Dang it... I can't believe I spaced it. Glad it was a good time... and as much muscle relaxer/pain killer junk as the doc had me on Friday/Sat/Sun, it probably would have been a hazy occurrence anyway. :lol: It sure sounded like a good time when I was talking to the UAC guys about it. G had 5 dollar ticket vouchers too and I didn't grab one. I'll probably just pick up the shop when they come out.


----------



## dkhntrdstn (Sep 7, 2007)

all that five dollar thing was to just see the primer and then you could go to the after party but you would not got any of the awesome stuff we got. We payed 20 bucks for teh vip pass and we got more then that in the gifts.I seen G there and curley. It was a great time.


----------



## Riverrat77 (Sep 7, 2007)

dkhntrdstn said:


> all that five dollar thing was to just see the primer and then you could go to the after party but you would not got any of the awesome stuff we got. We payed 20 bucks for teh vip pass and we got more then that in the gifts.I seen G there and curley. It was a great time.


Yeah, G was talking like they had a lot of cool stuff to give out. Oh well... :| Anyone else go that you recognized from the league shoot this past winter?


----------



## inbowrange (Sep 11, 2007)

I wasn't able to get a babysitter for the night so i missed it. Dang it i like there videos there local and only archery which no one does.


----------



## dkhntrdstn (Sep 7, 2007)

Nope no body else. I just talked to Anothny why we where shooting on saterday moring and a little bit that night. I had my eyes opend up saterday moring from him and I have a hole new attude now. now I cant wait tell next year to have my bow in hand and so on. O yea they gave away soem good a$$ prizes.To bad I didnt win ony of the ones I wanted


----------



## elk22hunter (Sep 7, 2007)

I just watched it this morning. It was their best one so far for sure. It was all huntin' and not all of the Hollywood Bull Crap!


----------



## inbowrange (Sep 11, 2007)

Was it deer only or did they mix in other animals?


----------



## elk22hunter (Sep 7, 2007)

They kill Antelope and Deer.


----------



## idiot with a bow (Sep 10, 2007)

Where have I been? How did I miss this??? Wanted to see Shawn's bucks.


----------



## TEX-O-BOB (Sep 12, 2007)

****! I missed it! :roll:


----------



## dkhntrdstn (Sep 7, 2007)

idiot with a bow said:


> Where have I been? How did I miss this??? Wanted to see Shawn's bucks.


Shawn's buck was a dandy.

Tex we know how much you like them. it ok buddy.


----------



## EPEK (Sep 11, 2007)

Actually, this was a really good hunting video, they did a good job.


----------



## bigpapacow (Nov 15, 2007)

Is the DVD out for sale yet? If so, where?


----------



## dkhntrdstn (Sep 7, 2007)

It not out yet. It should be out in about a week or two.


----------



## proutdoors (Sep 24, 2007)

EPEK said:


> Actually, this was a really good hunting video, they did a good job.

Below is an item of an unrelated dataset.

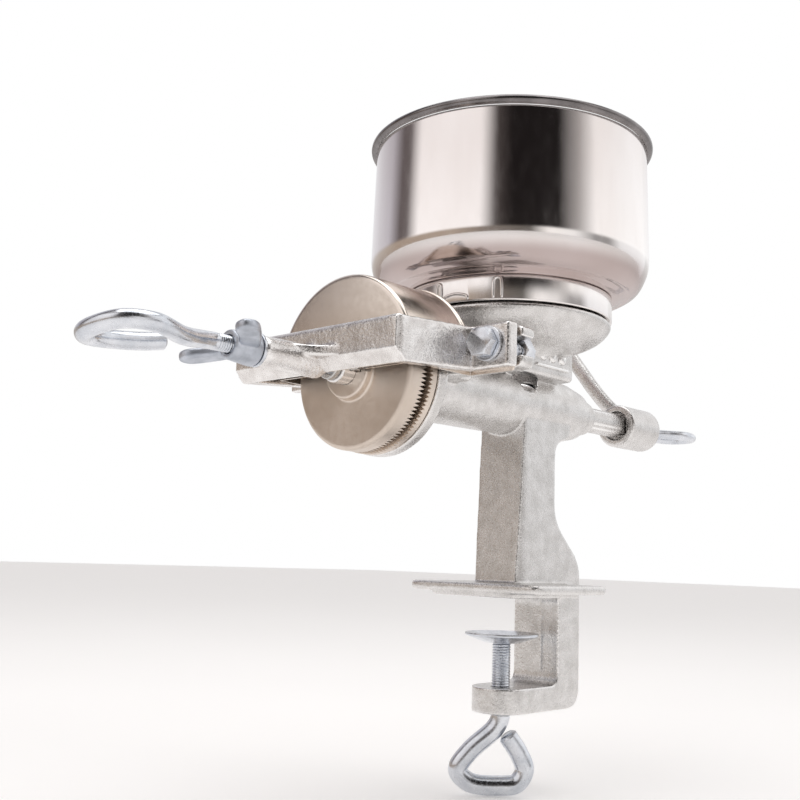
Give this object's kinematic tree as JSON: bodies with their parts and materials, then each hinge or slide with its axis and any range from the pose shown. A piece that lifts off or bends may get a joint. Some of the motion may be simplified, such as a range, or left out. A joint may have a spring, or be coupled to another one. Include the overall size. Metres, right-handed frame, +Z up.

If they promotes long range shots like in their other videos, it would NOT fit in my realm of a "really good video". I like hunting videos, but I do NOT like videos that promote bad hunting practices, but that is just me. Never met the guys who make them, have no real desire to do so. I like meeting bow HUNTERS, not arrow launchers.


----------



## dkhntrdstn (Sep 7, 2007)

Every one hunts differnt ways. if they want to shoot long rang and the do that all summer and know how to do it great my power to them. It not for every one to be shooting long ranges. I watch them shoot 122 yard on teh 3d coures and hit the target just right where it need to be it. they know what there doing. Maybe some people dont liek guided hunts.


----------



## proutdoors (Sep 24, 2007)

dkhntrdstn said:


> Every one hunts differnt ways. if they want to shoot long rang and the do that all summer and know how to do it great my power to them. It not for every one to be shooting long ranges. I watch them shoot 122 yard on teh 3d coures and hit the target just right where it need to be it. they know what there doing. Maybe some people dont liek guided hunts.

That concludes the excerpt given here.